Combien il gagne dans cette activité, notre lycéen indique que l’argent qu’il gagne importe peu. Faisant preuve de sagesse il fait la leçon aux oisifs :« Je ne suis pas venu ici pour de l’argent mais pour apprendre un métier. Cependant j’avoue que je gagne ce qu’il faut pour m’acheter des habits, des chaussures et du crédit pour mon téléphone du coup j’allège la charge de mon père qui peut prendre en charge mes frères et sœurs» .

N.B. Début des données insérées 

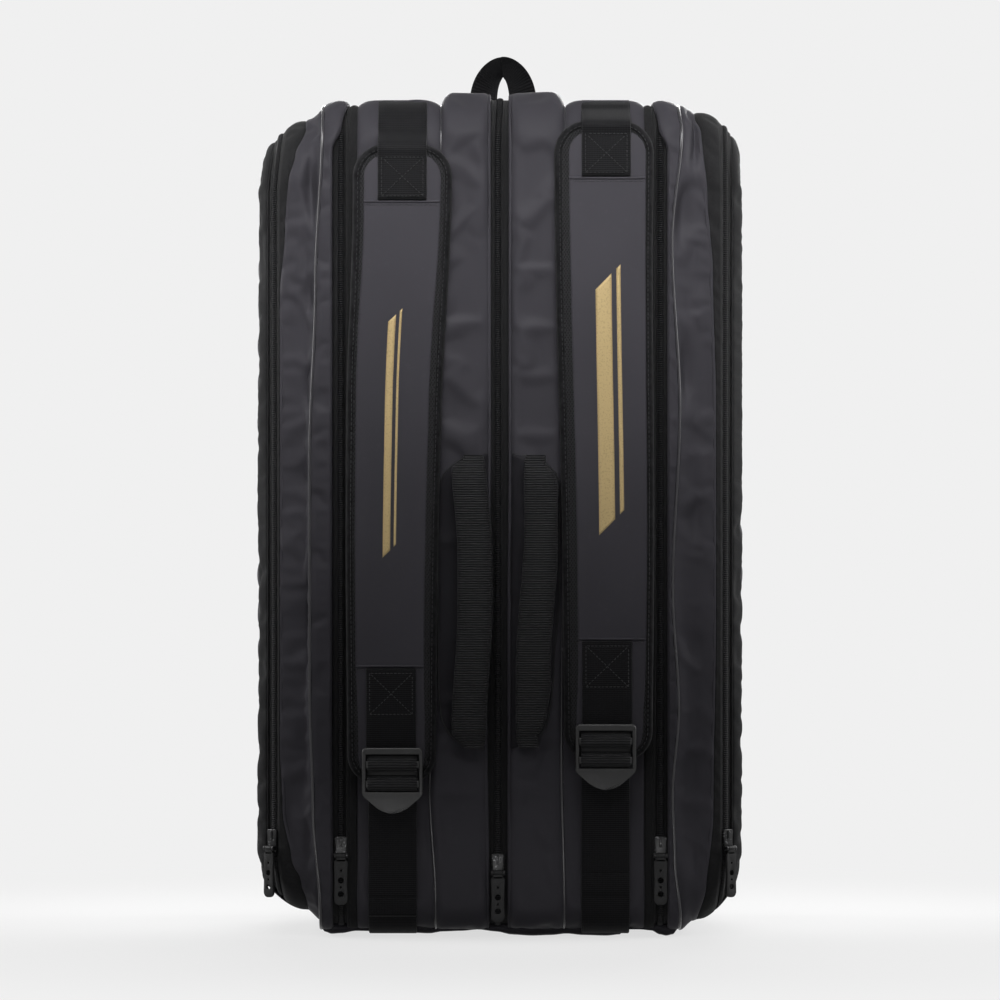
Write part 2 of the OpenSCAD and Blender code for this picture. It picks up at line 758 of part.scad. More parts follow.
inner_zip(left);  // inner_zip_left
inner_zip(right);  // inner_zip_right
pocket_zip(left);  // pocket_zip_left
pocket_zip(right);  // pocket_zip_right
at_main_zip(0, center_slider_z) slider();  // center_slider
at_main_zip(-inner_zip_x, inner_slider_z) slider();  // inner_slider_left
at_main_zip(inner_zip_x, inner_slider_z) slider();  // inner_slider_right
at_pocket_zip(left) slider();  // pocket_slider_left
at_pocket_zip(right) slider();  // pocket_slider_right
at_main_zip(0, center_slider_z) pull();  // center_pull
at_main_zip(-inner_zip_x, inner_slider_z) pull();  // inner_pull_left
at_main_zip(inner_zip_x, inner_slider_z) pull();  // inner_pull_right
at_pocket_zip(left) pull();  // pocket_pull_left
at_pocket_zip(right) pull();  // pocket_pull_right
grip_patches();
grip(left);  // grip_left
grip(right);  // grip_right
haul_loop();
strap_anchors();
strap_pad(left);  // strap_pad_left
strap_pad(right);  // strap_pad_right
strap_face(left);  // strap_face_left
strap_face(right);  // strap_face_right
upper_web(left);  // upper_web_left
upper_web(right);  // upper_web_right
lower_web(left);  // lower_web_left
lower_web(right);  // lower_web_right
buckle(left);  // buckle_left
buckle(right);  // buckle_right
strap_tail(left);  // strap_tail_left
strap_tail(right);  // strap_tail_right
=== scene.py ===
import math

import bpy
from mathutils import Matrix, Vector, noise
from mathutils.bvhtree import BVHTree


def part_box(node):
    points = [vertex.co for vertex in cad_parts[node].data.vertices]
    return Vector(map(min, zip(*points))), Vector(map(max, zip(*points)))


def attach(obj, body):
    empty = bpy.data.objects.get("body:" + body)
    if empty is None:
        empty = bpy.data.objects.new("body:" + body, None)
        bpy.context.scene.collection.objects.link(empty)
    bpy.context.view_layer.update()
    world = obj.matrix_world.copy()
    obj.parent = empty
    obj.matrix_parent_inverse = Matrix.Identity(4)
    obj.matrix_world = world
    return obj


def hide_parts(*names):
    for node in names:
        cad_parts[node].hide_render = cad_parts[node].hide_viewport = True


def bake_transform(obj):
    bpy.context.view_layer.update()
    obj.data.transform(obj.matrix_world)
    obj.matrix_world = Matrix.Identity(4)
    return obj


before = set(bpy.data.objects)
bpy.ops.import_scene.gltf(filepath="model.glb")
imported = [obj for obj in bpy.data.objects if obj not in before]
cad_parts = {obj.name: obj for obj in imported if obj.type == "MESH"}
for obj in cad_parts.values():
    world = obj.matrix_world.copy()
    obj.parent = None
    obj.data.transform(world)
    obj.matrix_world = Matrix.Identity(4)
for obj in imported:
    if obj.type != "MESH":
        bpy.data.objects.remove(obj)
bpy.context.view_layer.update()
mm = 0.001
turn = 2 * math.pi
sides = {"left": -1, "right": 1}
rightwards, forwards = Vector((1, 0, 0)), Vector((0, -1, 0))

print("camera, floor and lights")

cameraSet = {"distance": 5.835, "height": 0.409, "shownHeight": 0.934, "sensor": 36.0, "farthest": 200.0}


def setCamera():
    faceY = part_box("divider_left")[0].y
    place = (0, faceY - cameraSet["distance"], cameraSet["height"])
    bpy.ops.object.camera_add(location=place, rotation=(math.pi / 2, 0, 0))
    camera = bpy.context.object
    camera.data.sensor_width = cameraSet["sensor"]
    camera.data.lens = cameraSet["sensor"] * cameraSet["distance"] / cameraSet["shownHeight"]
    camera.data.clip_end = cameraSet["farthest"]
    bpy.context.scene.camera = camera


class Wire:
    # one socket of a finish: arithmetic on it adds Math nodes

    def __init__(self, finish, socket):
        self.finish = finish
        self.socket = socket

    def math(self, operation, *values):
        inputs = dict(enumerate(values))
        return self.finish.node("ShaderNodeMath", {"operation": operation}, inputs)

    def __add__(self, other):
        return self.math("ADD", self, other)

    def __sub__(self, other):
        return self.math("SUBTRACT", self, other)

    def __rsub__(self, other):
        return self.math("SUBTRACT", other, self)

    def __mul__(self, other):
        return self.math("MULTIPLY", self, other)

    __radd__ = __add__
    __rmul__ = __mul__

    def wave(self, pitch, shift=0.0):
        # a sine that repeats every pitch
        return self.math("SINE", self * (turn / pitch) + shift)

    def size(self):
        return self.math("ABSOLUTE", self)

    def larger(self, other):
        return self.math("MAXIMUM", self, other)

    def smooth(self, low, high):
        # 0 below low, 1 above high, eased in between
        limits = {"Value": self, "From Min": low, "From Max": high}
        return self.finish.node("ShaderNodeMapRange", {"interpolation_type": "SMOOTHSTEP"}, limits)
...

Le métier d’ébéniste n’a plus de secret. L’élève Cheick Modibo Sidibé est un assidu de l’atelier de bois « Sidi Traoré et fils ». Il fabrique déjà des tables à manger, des chaises en bois etc. Il a débuté il y a trois ans, Cheick Modibo arrive à faire face à ses dépenses personnelles. Il promet de décrocher le Bac technique la rentrée prochaine. « J’ai choisi moi-même de venir faire ce travail pendant mes périodes libres. Je le fais car je suis un passionné de ce métier », dit-il. Grace à ce travail temporaire, il est désormais indépendant au plan financier. Il apprend à être responsable et à bien gérer dans le futur.
Le jeune Oumar Touré sera en 5e année coranique à la rentrée prochaine. Pendant ces vacances, il a choisi les petits commerces. Il aide son père à écouler ses marchandises. Le garçon de 10 ans propose une panoplie d’articles divers dont les insecticides, les chargeurs de téléphones, les pochettes. Il a pris plaisir à ne plus aller quémander quelques pièces de monnaie auprès des aînés.
Comme nos premiers interlocuteurs, Issa Konta travaille dans un atelier métallique. Le courageux garçon tentera ses chances au DEF lors de la rentrée scolaire prochaine. Il veut devenir électricien. Comme apprenti, il n’a pas de salaire fixe. Le patron lui donne 300 FCFA ou 500FCFA par jour. Cette somme lui permet déjà de continuer ses études et de réaliser ses rêves de devenir technicien. De nombreux autres jeunes s’occupent des travaux champêtres pour contribuer à garnir le grenier familial.